• [GIVEN INSTRUCTION]:
Begin with the line that contains "hide_parts(node)", end with the line that contains "print(piece.name, len(piece.data.polygons))", and extract exactly that stretch of lines.

==============================

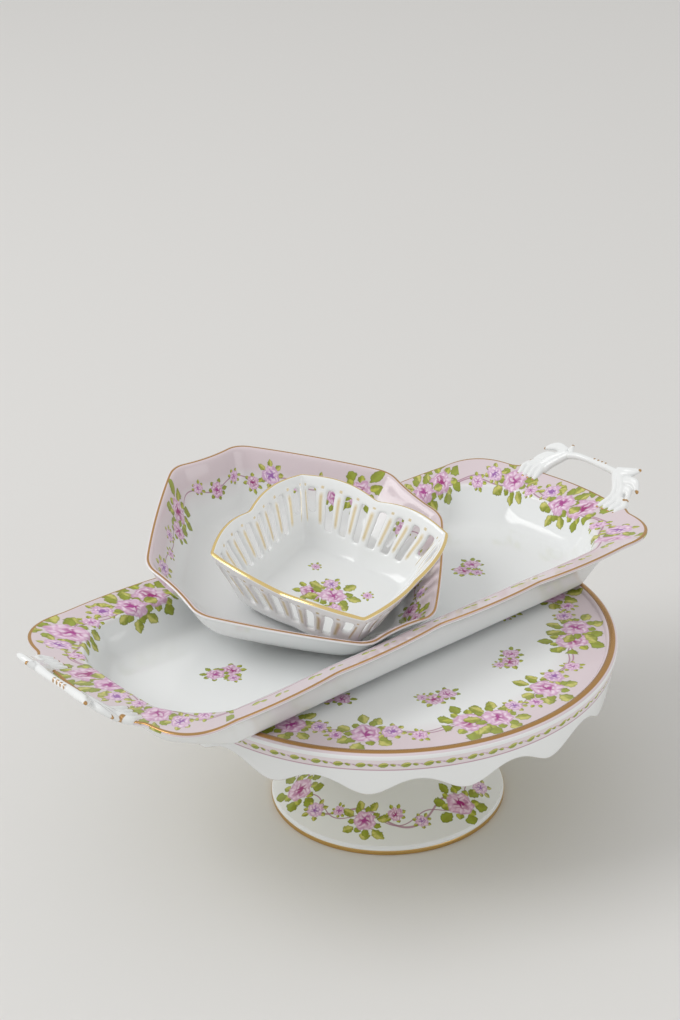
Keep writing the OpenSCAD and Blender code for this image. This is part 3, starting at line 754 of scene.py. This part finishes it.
def glaze(tree, shader, tint, gilt, tone="#BC9460"):
    # colour under the glaze, gold over it
    gold = add(tree, "Mix", {0: gilt, 6: tint, 7: colour(tone)}, 2, data_type="RGBA")
    tree.links.new(gold, shader.inputs["Base Color"])
    metal = add(tree, "Math", {0: gilt, 1: 0.8}, operation="MULTIPLY")
    tree.links.new(metal, shader.inputs["Metallic"])
    rough = add(tree, "MapRange", {0: gilt, 1: 0.0, 2: 1.0, 3: 0.07, 4: 0.24})
    tree.links.new(rough, shader.inputs["Roughness"])
    shader.inputs["IOR"].default_value = 1.5


def startGlaze(name):
    # hard white porcelain under a clear glaze
    made = bpy.data.materials.new(name)
    made.use_nodes = True
    tree = made.node_tree
    white = tree.nodes.new("ShaderNodeRGB")
    white.outputs[0].default_value = colour("#E9EBEB")
    return made, tree, tree.nodes["Principled BSDF"], white.outputs[0]


def banded(tree, value, low, high, soft):
    # 1 between two values
    up = add(tree, "MapRange", {0: value, 1: low - soft, 2: low + soft, 3: 0.0, 4: 1.0})
    down = add(tree, "MapRange", {0: value, 1: high - soft, 2: high + soft, 3: 1.0, 4: 0.0})
    return add(tree, "Math", {0: up, 1: down}, operation="MULTIPLY")


pink, mauve = "#D9CBD0", "#A8788F"


def leafBand(tree, under):
    # pale band with buds on a vine, round the side of the plate and the top of the skirt
    spot = add(tree, "TexCoord", {}, 3)
    x = add(tree, "SeparateXYZ", {0: spot})
    y, z = x.node.outputs[1], x.node.outputs[2]
    angle = add(tree, "Math", {0: y, 1: x}, operation="ARCTAN2")
    around = add(tree, "Math", {0: angle, 1: skirt["bandRadius"]}, operation="MULTIPLY")
    height = add(tree, "Math", {0: z, 1: 1 / mm}, operation="MULTIPLY")
    down = add(tree, "Math", {0: plate["top"] - skirt["bandFall"], 1: height}, operation="SUBTRACT")
    place = add(tree, "CombineXYZ", {0: around, 1: down})
    under = blended(tree, under, down, [(-4, 0), (-3.8, 0.9), (4.0, 0.9), (4.6, 0)], "#E0D5D8")
    pitch = 14.2
    under = stem(tree, under, place, pitch, 1.3, 0.4, 0.8, 0.0, "#C3A0B2")
    under = stem(tree, under, place, pitch, 0.0, 4.4, 0.8, 0.0, "#B48A9C")
    tile = bordered(tree, place, pitch, 0.0)
    under = stamp(tree, "leaf", under, tile, 1.2, 1.2, 7.6, -14, 2)
    return stamp(tree, "leaf", under, tile, 8.6, -0.6, 4.4, 24, 2)


def plateGlaze():
    # underglaze pink border and rose garland, burnished gold bead
    made, tree, shader, under = startGlaze("Garlanded Plate Glaze")
    decor = add(tree, "UVMap", {}, uv_map="decor")
    inward = add(tree, "SeparateXYZ", {0: decor}).node.outputs[1]
    under = blended(tree, under, inward, [(-2, 0), (-1.8, 1), (29, 1), (32, 0.35), (42, 0)], pink)
    under = leafBand(tree, under)
    # six repeats round the plate
    tile = 146.6
    place = bordered(tree, decor, tile, 30.0, 12.0)
    for wave, lift, shift in ((1.6, -0.8, 0.0), (1.6, 1.2, 0.6)):
        under = stem(tree, under, place, tile / 4, wave, lift, 0.9, shift, mauve)
    under = garland(tree, under, place, [
        (20, 1, 12.0, 0, 2, 10), (40, -3, 10.6, 1, 2, 35), (59, 2, 6.2, 2, 1, 60), (73, -5, 5.2, 3, 1, 100),
        (93, 0, 11.4, 1, 2, 25), (111, 3, 7.6, 2, 1, 80), (129, -4, 5.6, 3, 1, 5)])
    # eight smaller sprays nearer the middle, where the running length is shorter
    shorter = 0.64
    squeeze = add(tree, "VectorMath", {0: decor, 1: (shorter, 1, 1)}, operation="MULTIPLY")
    spray = bordered(tree, squeeze, plate["garland"] * 2 * math.pi * shorter / 8, 68.0, 18.0)
    under = garland(tree, under, spray, [
        (19, -1, 6.6, 0, 1, 30), (29, 2, 6.0, 1, 1, 75), (12, 4, 3.8, 3, 1, 10)])
    dark = banded(tree, inward, 5.2, 5.9, 0.12)
    under = add(tree, "Mix", {0: dark, 6: under, 7: colour("#8A6A48")}, 2, data_type="RGBA")
    glaze(tree, shader, under, banded(tree, inward, -0.6, 5.2, 0.15), "#B48A54")
    return made


def skirtGlaze():
    # white glaze with the leaf band above and a thin brown line on the scallops
    made, tree, shader, under = startGlaze("Scalloped Skirt Glaze")
    under = leafBand(tree, under)
    decor = add(tree, "UVMap", {}, uv_map="decor")
    down = add(tree, "SeparateXYZ", {0: decor}).node.outputs[1]
    under = blended(tree, under, down, [(0.95, 0), (0.985, 0.75), (1.2, 0.75)], "#B49A86")
    tree.links.new(under, shader.inputs["Base Color"])
    shader.inputs["Roughness"].default_value = 0.09
    return made


def footGlaze():
    # white glaze, rose garland on mauve stems, ochre gold at the edge
    made, tree, shader, under = startGlaze("Garlanded Foot Glaze")
    decor = add(tree, "UVMap", {}, uv_map="decor")
    up = add(tree, "SeparateXYZ", {0: decor}).node.outputs[1]
    tile = foot["garland"] * 2 * math.pi / 3
    place = bordered(tree, decor, tile, 27.0, 22.0)
    under = stem(tree, under, place, tile / 2, 7.0, 2.0, 1.5, 0.4, mauve)
    under = stem(tree, under, place, tile / 3, 4.0, 1.0, 0.8, 2.4, mauve)
    under = garland(tree, under, place, [
        (20, -1, 10.2, 0, 2, 10), (44, -4, 6.2, 2, 1, 50), (60, 3, 4.2, 3, 1, 20), (80, 0, 8.0, 1, 2, 35),
        (101, 6, 5.4, 0, 1, 70), (118, -2, 4.6, 2, 1, 0)])
    glaze(tree, shader, under, banded(tree, up, -1.0, 4.2, 0.25), "#C9A461")
    return made


def trayGlaze():
    # pink flange, garlands round three sides, leaf buds along the near one, gilt edge
    made, tree, shader, under = startGlaze("Garlanded Tray Glaze")
    decor = add(tree, "UVMap", {}, uv_map="decor")
    plan = add(tree, "UVMap", {}, uv_map="plan")
    inward = add(tree, "SeparateXYZ", {0: decor}).node.outputs[1]
    along = inward.node.outputs[0]
    under = blended(tree, under, inward, [(-2.5, 0), (-2.2, 1), (18.5, 1), (20.5, 0.25), (25, 0)], pink)
    tile = 139.0
    place = bordered(tree, decor, tile, 14.0, 398.0)
    full = stem(tree, under, place, tile / 3, 2.2, 3.5, 0.9, 0.0, mauve)
    full = stem(tree, full, place, tile / 3, 2.2, 1.2, 0.8, 0.5, mauve)
    full = garland(tree, full, place, [
        (18, 0, 11.0, 0, 2, 15), (37, 4, 9.6, 1, 2, 45), (55, -2, 6.4, 2, 1, 80), (71, 3, 5.2, 3, 1, 30),
        (92, 0, 10.4, 1, 2, 5), (110, -3, 6.4, 2, 1, 60), (124, 4, 5.2, 3, 1, 20)])
    sparse = stem(tree, under, place, tile / 2, 0.6, 3.6, 0.7, 0.0, mauve)
    few = bordered(tree, decor, 46.0, 11.0, 6.0)
    for x, y, long, turn, tint in ((8, 2, 8, 12, 2), (15, 3, 6, -25, 0), (26, -1, 7, 30, 2),
                                   (33, 1, 5, -15, 2)):
        sparse = stamp(tree, "leaf", sparse, few, x, y, long, turn, tint)
    # the near side of the rim, by its running length
    near = banded(tree, along, -5.0, 352.0, 3.0)
    under = add(tree, "Mix", {0: near, 6: full, 7: sparse}, 2, data_type="RGBA")
    # the sprigs on the floor stand in pairs, one at each end
    x = add(tree, "SeparateXYZ", {0: plan})
    paired = add(tree, "Math", {0: x}, operation="ABSOLUTE")
    paired = add(tree, "CombineXYZ", {0: paired, 1: x.node.outputs[1]})
    under = garland(tree, under, paired, [
        (107, 0, 7.2, 0, 1, 10), (118, 3, 6.6, 1, 1, 50), (112, -9, 4.2, 3, 1, 90)])
    glaze(tree, shader, under, banded(tree, inward, -1.0, 0.75, 0.15))
    return made


def dishGlaze():
    # white glaze, pink band and garland up the inner wall, brown gold edge
    made, tree, shader, under = startGlaze("Garlanded Dish Glaze")
    decor = add(tree, "UVMap", {}, uv_map="decor")
    inward = add(tree, "SeparateXYZ", {0: decor}).node.outputs[1]
    under = blended(tree, under, inward, [(-1.6, 0), (-1.4, 1), (15, 1), (26, 0.25), (34, 0)], pink)
    # one side and one cut corner, less what their eased meetings save
    tile = dish["width"] - 2 * dish["cut"] + 2 * dish["cut"] / math.sqrt(2) - 2
    place = bordered(tree, decor, tile, 22.0, -34.0)
    under = stem(tree, under, place, tile / 4, 2.5, 0.0, 0.8, 0.0, mauve)
    under = garland(tree, under, place, [
        (16, -2, 9.8, 0, 2, 15), (32, 4, 7.6, 1, 1, 40), (48, -4, 4.8, 2, 1, 70), (64, 2, 4.0, 3, 1, 10),
        (86, -3, 7.2, 2, 1, 25), (101, 4, 5.2, 0, 1, 60), (117, -2, 4.2, 3, 1, 85), (136, 2, 5.8, 1, 1, 35),
        (152, -3, 4.0, 3, 1, 0)])
    glaze(tree, shader, under, banded(tree, inward, -0.9, 0.45, 0.12))
    return made


def basketGlaze():
    # white glaze with gold strokes on the ribs, a gold rim line and a bouquet on the floor
    made, tree, shader, under = startGlaze("Pierced Basket Glaze")
    decor = add(tree, "UVMap", {}, uv_map="decor")
    plan = add(tree, "UVMap", {}, uv_map="plan")
    column = add(tree, "SeparateXYZ", {0: decor})
    height = column.node.outputs[1]
    share = add(tree, "Math", {0: column}, operation="FRACT")
    stroke = banded(tree, share, 0.43, 0.57, 0.05)
    stroke = add(tree, "Math", {0: stroke, 1: banded(tree, height, 18.0, 36.0, 1.5)}, operation="MULTIPLY")
    dot = banded(tree, share, 0.44, 0.56, 0.03)
    dot = add(tree, "Math", {0: dot, 1: banded(tree, height, 39.2, 40.8, 0.3)}, operation="MULTIPLY")
    rim = banded(tree, height, basket["crestLine"], 60.0, 0.1)
    gilt = add(tree, "Math", {0: stroke, 1: dot}, operation="ADD")
    gilt = add(tree, "Math", {0: gilt, 1: 0.7, 2: rim}, operation="MULTIPLY_ADD", use_clamp=True)
    under = garland(tree, under, plan, [
        (-9, -4, 8.2, 0, 1, 10), (5, 1, 9.0, 1, 2, 45), (-2, 11, 5.4, 2, 1, 90), (13, -11, 5.2, 3, 1, 20),
        (-21, 22, 3.4, 3, 1, 60), (25, 15, 3.6, 3, 1, 0)])
    glaze(tree, shader, under, gilt, "#E6CC8C")
    return made


def handleGlaze():
    # white glaze, gold touched on the tips
    made, tree, shader, under = startGlaze("Gilt Handle Glaze")
    touch = add(tree, "Attribute", {}, 2, attribute_name="gilt")
    glaze(tree, shader, under, touch)
    return made


def layPlan(piece, place):
    # second map, flat in the piece's own plan, in millimetres
    layer = piece.data.uv_layers.new(name="plan")
    level = place.inverted()
    flat = [level @ vert.co / mm for vert in piece.data.vertices]
    for loop in piece.data.loops:
        layer.data[loop.index].uv = flat[loop.vertex_index].xy


# ---- camera, light and stage ------------------------------------------------------------------

def makeStage():
    target = Vector((-0.0225, 0.0188, 0.2225))
    position = Vector((-0.7740, -0.8806, 0.7755))
    bpy.ops.object.camera_add(location=position)
    camera = bpy.context.object
    camera.name = "Camera"
    forward = (target - position).normalized()
    roll = Matrix.Rotation(math.radians(-1.44), 4, "Z")
    camera.rotation_euler = (forward.to_track_quat("-Z", "Y").to_matrix().to_4x4() @ roll).to_euler()
    camera.data.sensor_width = 36
    camera.data.lens = 67.9
    camera.data.clip_end = 60
    bpy.context.scene.camera = camera
    bpy.ops.mesh.primitive_plane_add(size=16)
    floor = bpy.context.object
    floor.name = "StudioFloor"
    paper = bpy.data.materials.new("Pale Paper Sweep")
    paper.use_nodes = True
    paper.node_tree.nodes["Principled BSDF"].inputs["Base Color"].default_value = colour("#DBDAD8")
    paper.node_tree.nodes["Principled BSDF"].inputs["Roughness"].default_value = 0.9
    floor.data.materials.append(paper)


print("camera and floor")
makeStage()
print("cake stand")
cakePlate, scallopedSkirt, pedestalFoot = makePlate(plate), makeSkirt(skirt), makeFoot(foot)
print("tray")
servingTray = makeTray(tray)
leftHandle, rightHandle = makeHandle("LeftHandle", -1, handle), makeHandle("RightHandle", 1, handle)
print("dish and basket")
cornerDish = makeDish(dish)
piercedBasket = makeBasket(basket)

print("decor")
upright = Matrix.Translation(Vector((tray["x"], tray["y"], tray["z"])) * mm)
handleFinish = handleGlaze()
for piece, body, node, place, finish in (
        (cakePlate, "stand", "cake_plate", Matrix.Identity(4), plateGlaze()),
        (scallopedSkirt, "stand", "scalloped_skirt", Matrix.Identity(4), skirtGlaze()),
        (pedestalFoot, "stand", "pedestal_foot", Matrix.Identity(4), footGlaze()),
        (servingTray, "tray", "tray_body", upright, trayGlaze()),
        (leftHandle, "tray", "tray_handle_left", handlePlace(-1), handleFinish),
        (rightHandle, "tray", "tray_handle_right", handlePlace(1), handleFinish),
        (cornerDish, "dish", "octagonal_dish", onTray(), dishGlaze()),
        (piercedBasket, "basket", "pierced_basket", basketPlace(basket), basketGlaze())):
    layPlan(piece, place)
    piece.data.materials.append(finish)
    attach(piece, body)
    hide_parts(node)
    print(piece.name, len(piece.data.polygons))

# a large soft window at the back left, and a pale reflector at the front right
for name, spot, aim, size, energy in (("Window", (-3.2, 1.8, 3.4), (0, 0, 0.1), 2.8, 104),
                                      ("Reflector", (0.7, -2.6, 0.35), (0, 0, 0.1), 1.6, 11)):
    bpy.ops.object.light_add(type="AREA", location=spot)
    lamp = bpy.context.object
    lamp.name = name
    lamp.data.size = size
    lamp.data.energy = energy
    lamp.rotation_euler = (Vector(aim) - lamp.location).to_track_quat("-Z", "Y").to_euler()
world = bpy.data.worlds.new("Studio")
bpy.context.scene.world = world
world.use_nodes = True
world.node_tree.nodes["Background"].inputs["Color"].default_value = (0.75, 0.745, 0.735, 1)
world.node_tree.nodes["Background"].inputs["Strength"].default_value = 0.96
bpy.context.scene.view_settings.view_transform = "Standard"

==============================

• [ANSWER TO THE PROBLEM]:
    hide_parts(node)
    print(piece.name, len(piece.data.polygons))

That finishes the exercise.